Когда начались занятия, обнаружилось неизвестное раньше. Наши курсы при университете были своеобразным учреждением. Они возникли по инициативе известного американского Совета ученых обществ, обратившегося к Корнельскому университету в 1942 году с предложением организовать интенсивное обучение иностранным языкам. Первоначально предполагалось, что и слушатели, и руководство курсами будут штатскими, гражданскими. Но с войной задание было изменено. Интенсивное обучение предназначено было для нижних чинов армии имевших высшее образование и, одновременно с обучением русскому языку, обучали особые группы итальянскому и чешскому. Обучение происходило по специальной программе (ASTP) с главной задачей научить слушателей разговорному языку в кратчайший срок. Руководили обучением штатские, но и они, не говоря уже о слушателях, зависели от военного начальства, не теряя связи с университетской администрацией.
Среди моих новых коллег было мало занимавшихся обучением раньше. Да и те, у кого был опыт преподавания, никогда не преподавали начальной грамоты на иностранном языке. Мы с Гавронским в Европе преподавали лишь в высших учебных заведениях, а Екатерина Алексеевна кн. Волконская, будучи учительницей и раньше, вряд ли обучала грамоте великовозрастных; то же можно сказать о кн. Борисе Алексеевиче Мещерском и его жене, Марии Александровне, или о моей знакомой еще по Парижу Августе Львовне {159} Жарик. Не знаю прошлого других коллег, имена коих не удержала память. Но и сам глава отдела Маламут не имел никакого отношения к педагогике до того, как возглавил наш отдел, как не имели его и многие из тех, кто руководили Маламутом и наставляли его, что надо и чего не надо для скорейшего обучения языку военнослужащих.
Учреждение финансировалось военным ведомством. От него в конечном счете зависело и решение, чему и кому быть и не быть: от него исходили инструкции и предписания, иногда коренным образом менявшиеся, когда Вашингтон приходил, наконец, к заключению, что предыдущая инструкция была ни к чему или даже вредна. Главной, если не единственной целью военного ведомства было в кратчайший срок получить возможно большее число молодых людей, хотя бы приблизительно умеющих изъясняться, понимать, читать и писать на иностранных языках в качестве переводчиков или других агентов службы (После смерти моего друга д-ра Коварского, его дочь вернула мне сохранившиеся письма мои к нему. Среди них из Корнела от 19. X. 1943 г., в котором значилось: "Прошла неделя и можно подвести некоторые итоги впечатлениям. Я "провел", как говорят в СССР, 22 часа занятий русским языком. Большим преимуществом было то, что мне дали две наиболее подготовленные группы. В одной - все русского происхождения, кроме одного американца. Не приходится мучиться с обучением их начальным русским звукам и словам. Но, как при всяком групповом обучении, трудности возникают оттого, что более слабые тормозят обучение и делают его скучным для более знающих. Никаких технических трудностей у меня не было. Публикой своей я очень доволен, хотя люди, конечно, разные: имеются и воспитанные, и менее; интересующиеся и, вообще говоря, мало симпатичные. Занятия отнимают, конечно, не 4 часа в день, а гораздо больше...").

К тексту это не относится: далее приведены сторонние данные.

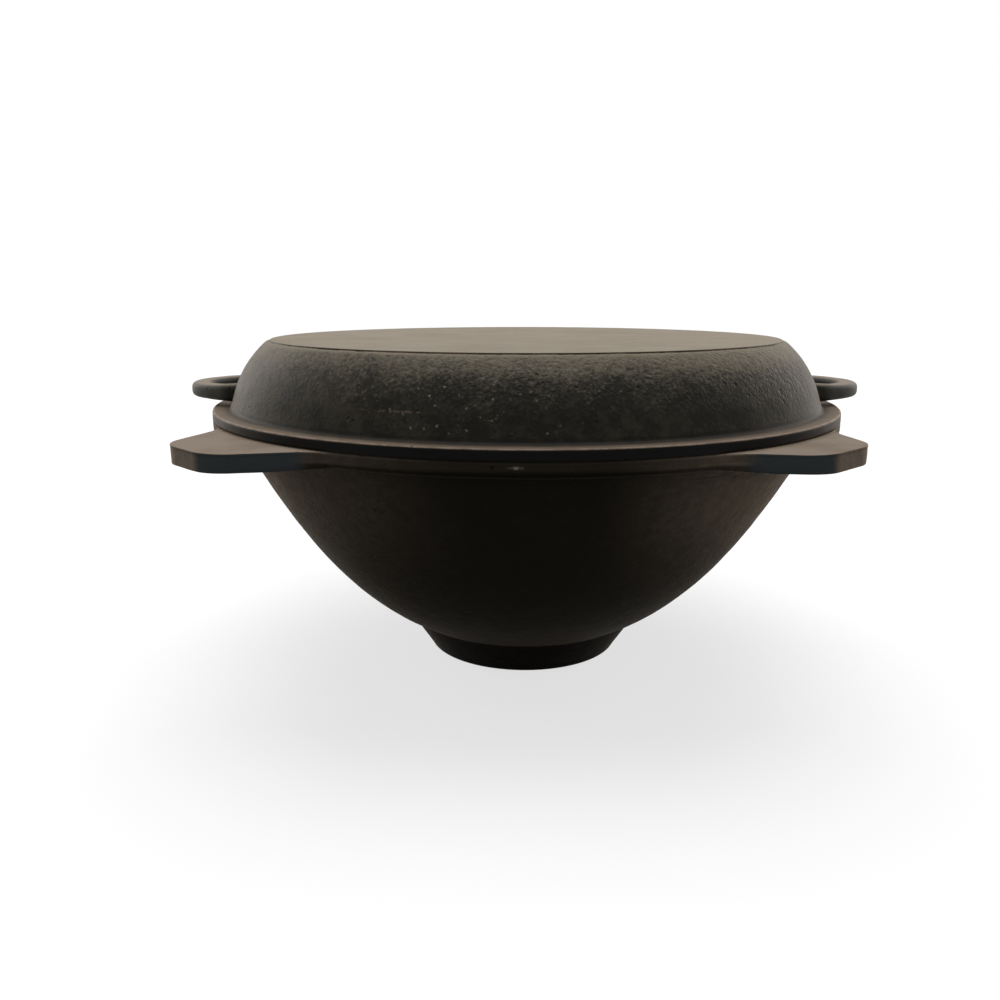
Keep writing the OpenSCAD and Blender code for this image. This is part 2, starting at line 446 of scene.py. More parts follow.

Как сказано, одновременно и параллельно с обучением русскому языку началось при университете обучение итальянскому и чешскому. И иллюстрацией неразберихи, царившей в Вашингтоне, где военное ведомство, оказалось, не знало не только того, как добиться ему нужного, и потому то и дело меняло свои инструкции, но и того, что ему нужно или чего оно не хочет, может служить печальный эпизод, приключившийся с нам подобными эмигрантами и беженцами из Италии и Чехословакии. Их пригласили преподавать низшим чинам с высшим образованием итальянский и чешский языки, как и нас: одних по устному соглашению, других письменно, но без формального контракта. Прошло недолго месяц-другой - и их известили, что нужда в их услугах, к сожалению, кончилась, и преподавательницам, если они согласны, будет предоставлена работа в канцелярии; преподаватели же подлежат увольнению даже без возможности замены преподавания перепиской, что и некоторые преподавательницы с возмущением отвергли: нас приглашали не переписчицами быть, а учительницами ... И вашего обязательства и слова вы не сдержали! ...
Преподавателей русского языка в Корнеле эта чаша минула. Многим из них всё же пришлось ее испить в самом конце войны в Колорадо университете, Боулдере, когда соглашение с русскими преподавателями нарушило не военное ведомство, а морское. Об этом подробнее будет сказано ниже.